As parents, we have never felt so powerless and with a 4-month-old baby and our other son at home to also care for, it was the hardest juggling we’ve ever had to do. I can’t even begin to describe the heartache, the pain and the helplessness.
Slowly, he did start to respond to medication and was gradually getting better. We were discharged with an abundance of medication and a strict routine. He was ecstatic to be going home; just to his own bed. But I can’t explain what it does to you as a parent, seeing your 10-year-old covered in scars, stitches and plasters; too weak to do anything himself and numerous cannulas he has had to have, as well as pressure strips across his arms to prevent further swelling is heart-wrenching. He has always been active, bouncing around somewhere or another doing Parkour. Yet now, he’s blank, non-verbal, and he’s going through the motions of simply existing as he can’t walk further than 2-3 steps before collapsing.
Once discharged we aren’t even home 24 hours, and we are back on the ward. This time with both internal and external infections from open surgery; the surgeon ran a number of tests and scans to confirm that the operations were successful but said that Josh’s appendix was in a horrendous state. Above all, it had fused to his small intestine. Due to this, the consultant tried to remove as much of the appendix as possible, but a small amount of tissue couldn’t be removed without invasive internal surgery. Consequently, they didn’t want to do this due to other organs being affected. More importantly, it would have been too much for his tiny malnourished body to fight when he was in such a weak state.

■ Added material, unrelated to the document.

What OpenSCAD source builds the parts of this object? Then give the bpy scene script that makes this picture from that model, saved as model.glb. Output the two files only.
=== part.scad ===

Despite his suffering (from an organ the body doesn’t even bloody need) we still need to contact the hospital every 3 hours updating them of his general health, while keeping him in complete isolation to avoid further infection.
It didn’t help that he was so frail and so physically and emotionally drained… Not only coming to terms with what’s happened but also processing everything that has happened as an Autistic child. It’s a long road to recovery, a high risk of further infection and a chance of having to go back into theatre, but we are crossing everything and hoping Josh will fight everything being thrown at him.

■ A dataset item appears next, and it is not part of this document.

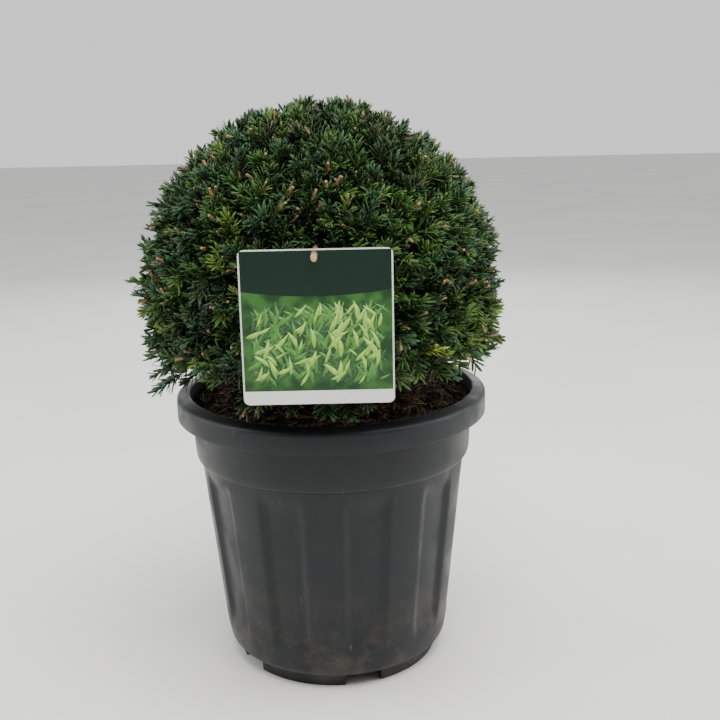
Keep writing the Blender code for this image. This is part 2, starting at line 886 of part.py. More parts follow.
def main():
    """Build the whole plant."""
    clear_scene()
    stand = bpy.data.objects.new("pot_axis", None)
    stand.location = POT_AXIS
    bpy.context.scene.collection.objects.link(stand)

    plastic = make_material("pot_plastic", (0.028, 0.031, 0.034), 0.42)
    earth = make_material("potting_soil", (0.045, 0.030, 0.020), 0.95)
    bark = make_material("bark", (0.150, 0.085, 0.050), 0.85)
    cut_wood = make_material("cut_wood", (0.480, 0.320, 0.180), 0.75)
    needles = make_material("needles", (0.022, 0.060, 0.016), 0.45)
    card = make_material("printed_card", (0.100, 0.300, 0.060), 0.35)

    build_pot(plastic, stand)
    build_soil(earth, stand)
    build_trunk(bark, stand)
    cells, hub = crown_cells()
    build_boughs(cells, hub, bark, stand)
    masses = build_masses(cells, hub, needles, stand)
    build_label(card, stand)
    build_twig(masses[0], cut_wood, stand)


main()
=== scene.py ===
import logging
import math
from dataclasses import dataclass, field
from enum import Enum

import bpy
import numpy as np
from mathutils import Matrix, Vector


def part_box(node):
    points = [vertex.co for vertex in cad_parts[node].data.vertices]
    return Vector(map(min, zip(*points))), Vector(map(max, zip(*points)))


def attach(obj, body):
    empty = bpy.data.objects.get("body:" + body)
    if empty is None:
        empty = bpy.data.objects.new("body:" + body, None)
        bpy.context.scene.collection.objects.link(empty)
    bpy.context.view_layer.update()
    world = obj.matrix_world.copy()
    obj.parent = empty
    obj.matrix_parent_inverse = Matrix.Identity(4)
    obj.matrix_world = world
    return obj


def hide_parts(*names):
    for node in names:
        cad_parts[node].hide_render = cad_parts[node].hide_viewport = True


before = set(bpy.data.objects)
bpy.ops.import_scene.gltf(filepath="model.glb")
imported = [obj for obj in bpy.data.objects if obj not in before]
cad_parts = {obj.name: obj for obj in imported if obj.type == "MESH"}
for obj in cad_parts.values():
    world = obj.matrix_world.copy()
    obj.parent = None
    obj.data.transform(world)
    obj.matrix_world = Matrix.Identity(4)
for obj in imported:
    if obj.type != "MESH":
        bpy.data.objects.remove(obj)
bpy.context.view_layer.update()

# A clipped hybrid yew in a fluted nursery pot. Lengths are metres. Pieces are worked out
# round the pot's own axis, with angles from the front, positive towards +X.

LOG = logging.getLogger("yew")
Array = np.ndarray
SEED = 20260
UP = np.array([0.0, 0.0, 1.0])
GOLDEN = math.pi * (3 - math.sqrt(5))
SIDE_NAMES = ("front", "front_right", "back_right", "back", "back_left", "front_left")
MASSES = tuple("mass_" + name for name in SIDE_NAMES) + ("mass_top",)
BOUGHS = tuple("bough_" + name for name in SIDE_NAMES)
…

********** UPDATE ONE YEAR ON **********
On the 27th March 2016 we took Josh to the hospital with what we thought was Gastroenteritis…
After having major surgery, his veins started collapsing, he then had rapid weight loss & muscle mass disintegration (which we thought was bad enough) today, a year ago, in 35 minutes exactly, was the day we were told that his organs were failing… I’ll never forget his tiny frail yellow body convulsing & breathing erratically & there was nothing we could do. It’s a parent’s worse nightmare as we expected the worst. We thought he had Sepsis.

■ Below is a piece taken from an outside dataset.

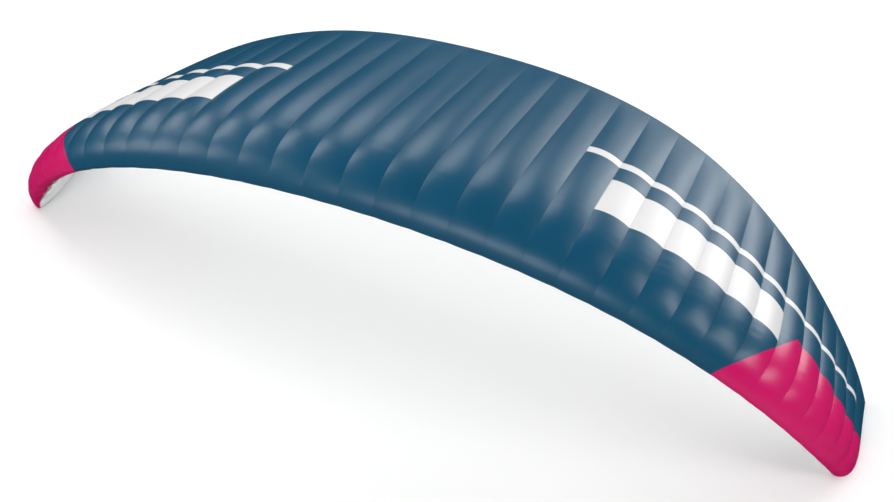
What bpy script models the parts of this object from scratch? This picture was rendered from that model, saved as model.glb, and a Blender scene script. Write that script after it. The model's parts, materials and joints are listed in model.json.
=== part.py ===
"""Paraglider wing: a ram-air canopy of 35 cells, standing as an inflated arch on its two tips.

Frame: metres, +Z up, span along X, leading edge towards -Y, the tips' flat undersides on Z = 0,
origin below the middle of the wing's box.
The top sail wraps over the nose to the front lip of the air intakes, the bottom sail runs from the
rear lip of the intakes to the trailing edge, and 36 ribs stand between them. The intakes narrow
and close towards the tips.
"""
import math

import bmesh
import bpy
from mathutils import Vector

# Driving dimensions, in metres and degrees.
HALF_SPAN = 5.60            # along the cloth, from the middle of the wing to a tip
SIDE_CELLS = 17             # cells on each side of the middle cell
ROOT_CHORD = 3.00
TIP_CHORD = 1.60            # before the trailing edge is cut forward at the tips
TIP_CUT = (0.52, 14.0)      # how far it is cut forward at a tip, and how late
CHORD_CURVE = (3.1, 1.9)    # how late and how fast the chord shortens towards the tips
CELL_NARROWING = (0.38, 1.63)  # share of the width that the last cell loses, and how late
ARCH_ANGLES = (28.6, 40.9)  # the arch's angle at a tip: the even part and the part that grows late
TIP_SWEEP = (0.43, 6.25)    # how far the leading edge runs back at a tip, and how late
ARCH_LEAN = 0.098           # the arch leans back by this share of its drop
TIP_TWIST = ((2.9, 2.0), (-7.4, 14.0))  # the noses stand up by these angles at a tip: an even and a late part
FRONT_LIP = (0.090, 0.015)  # front lip of the air intakes, as a share of the chord: in the middle, at a tip
INTAKE = (0.035, 0.0022)    # from the front to the rear lip, in the same way
LIP_RUN = ((0.88, 1.00), (0.90, 0.99))  # where the front lip runs forward and where the intakes close

SHEET = 0.002               # sails and ribs
GAP = 0.0003                # between two pieces
TAIL_HALF = 0.0022          # half the height of the sewn trailing edge
BULGE = 0.088               # crown of an inflated cell, as a share of its width
NOSE_BULGE = 0.12           # what is left of the crown at the stiff nose
BULGE_END = 0.17            # the crown is full from this share of the chord on
EDGE_LIFT = 0.001           # the sails' tip edges end this far above the tips' flat undersides
SEAM_ROOM = 1.04            # the sheets measure this much more where they meet at a rib
TIP_INSET = 0.003           # from the outside of the sails to the rib that closes a tip

# The profile: Bernstein weights of its upper and its lower side.
UPPER_SIDE = (0.410, 0.285, 0.190, 0.165)
LOWER_SIDE = (0.167, 0.050)

# How finely the sails are divided.
TOP_ROWS = 16
BOTTOM_ROWS = 8
TOP_STEPS_PER_CELL = 3
BOTTOM_STEPS_PER_CELL = 2
CELLS_PER_SECTION = 5
SECTIONS = ("far_left", "left", "near_left", "middle", "near_right", "right", "far_right")
ARCH_STEPS = 240
RIB_TAIL = 0.983            # a rib ends at this share of the chord

# Colours and roughness of the cloths.
TOP_CLOTH = ((0.010, 0.085, 0.150), 0.42)
BOTTOM_CLOTH = ((0.78, 0.79, 0.80), 0.55)
RIB_CLOTH = ((0.86, 0.86, 0.85), 0.60)


def clear_scene():
    for obj in list(bpy.data.objects):
        bpy.data.objects.remove(obj, do_unlink=True)


def make_material(name, cloth):
    colour, roughness = cloth
    material = bpy.data.materials.new(name)
    material.use_nodes = True
    shader = material.node_tree.nodes["Principled BSDF"]
    shader.inputs["Base Color"].default_value = (*colour, 1.0)
    shader.inputs["Roughness"].default_value = roughness
    shader.inputs["Metallic"].default_value = 0.0
    return material


def add_object(name, mesh, material):
    data = bpy.data.meshes.new(name)
    mesh.to_mesh(data)
    mesh.free()
    data.materials.append(material)
    obj = bpy.data.objects.new(name, data)
    bpy.context.collection.objects.link(obj)
    return obj


# ---------------------------------------------------------------- the wing's form

def arch_angle(u):
    even, late = ARCH_ANGLES
    return math.radians(even * u + late * u ** 3)


def arch_curve():
    """Places along the arch, from the middle (0) to the tip (1): distance out and height."""
    step = 1.0 / ARCH_STEPS
    places = [(0.0, 0.0)]
    for i in range(ARCH_STEPS):
        angle = arch_angle((i + 0.5) * step)
        out, height = places[-1]
        run = HALF_SPAN * step
        places.append((out + run * math.cos(angle), height - run * math.sin(angle)))
    tip_height = places[-1][1]
    return [(out, height - tip_height) for out, height in places]


ARCH = arch_curve()


def arch_place(u):
    position = u * ARCH_STEPS
    i = min(int(position), ARCH_STEPS - 1)
    share = position - i
    (x0, z0), (x1, z1) = ARCH[i], ARCH[i + 1]
    return x0 + (x1 - x0) * share, z0 + (z1 - z0) * share


def rib_stations():
    """Span places of the ribs, from the left tip (-1) to the right tip (1)."""
    loss, late = CELL_NARROWING
    edge = 0.5
    edges = [edge]
    for k in range(1, SIDE_CELLS + 1):
        edge += 1.0 - loss * (k / SIDE_CELLS) ** late
        edges.append(edge)
    right = [e / edge for e in edges]
    return [-u for u in reversed(right)] + right


def chord(u):
    late, fast = CHORD_CURVE
    cut, cut_late = TIP_CUT
    return TIP_CHORD + (ROOT_CHORD - TIP_CHORD) * (1.0 - u ** late) ** fast - cut * u ** cut_late


def twist_angle(u):
    return math.radians(sum(angle * u ** late for angle, late in TIP_TWIST))


def nose_back(u):
    sweep, late = TIP_SWEEP
    drop = ARCH[0][1] - arch_place(u)[1]
    return sweep * u ** late + ARCH_LEAN * drop


def bernstein(weights, x):
    n = len(weights) - 1
    return sum(w * math.comb(n, i) * x ** i * (1.0 - x) ** (n - i) for i, w in enumerate(weights))


def profile(s):
    """A place on the profile: s runs from -1 (tail, lower side) over 0 (nose) to 1 (tail, top)."""
    x = s * s
    weights = UPPER_SIDE if s > 0 else LOWER_SIDE
    return x, s * (1.0 - x) * bernstein(weights, x)


def profile_place(s, length):
    x, z = profile(s)
    tail = math.copysign(TAIL_HALF, s) * x
    return Vector((x * length, z * length + tail))


def profile_normal(s, length):
    """The direction that points out of the profile."""
    reach = 0.01
    before = profile_place(max(s - reach, -1.0), length)
    after = profile_place(min(s + reach, 1.0), length)
    run = after - before
    return Vector((-run.y, run.x)).normalized()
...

It still kills me every time I think back to then. But now I realise that Josh is so much stronger and so much braver than both his Dad and I could ever be. In a weird way, I know he will always be ok. He’s a true fighter, he won’t ever give up.
We are both so thankful to have him.
Today, he’s now fighting fit, managed to integrate back into school after such a long time off and he’s a triple world record holder in Parkour and is already starting to be THAT soon-to-be teenager that skulks around moaning about everything, irritating the whole family, grunting in response to questions and rolling his eyes as soon as you try to engage in any form of communication with the little sod.
But do you know what? We wouldn’t want it any other way and his letter to those who looked after him just melted by heart.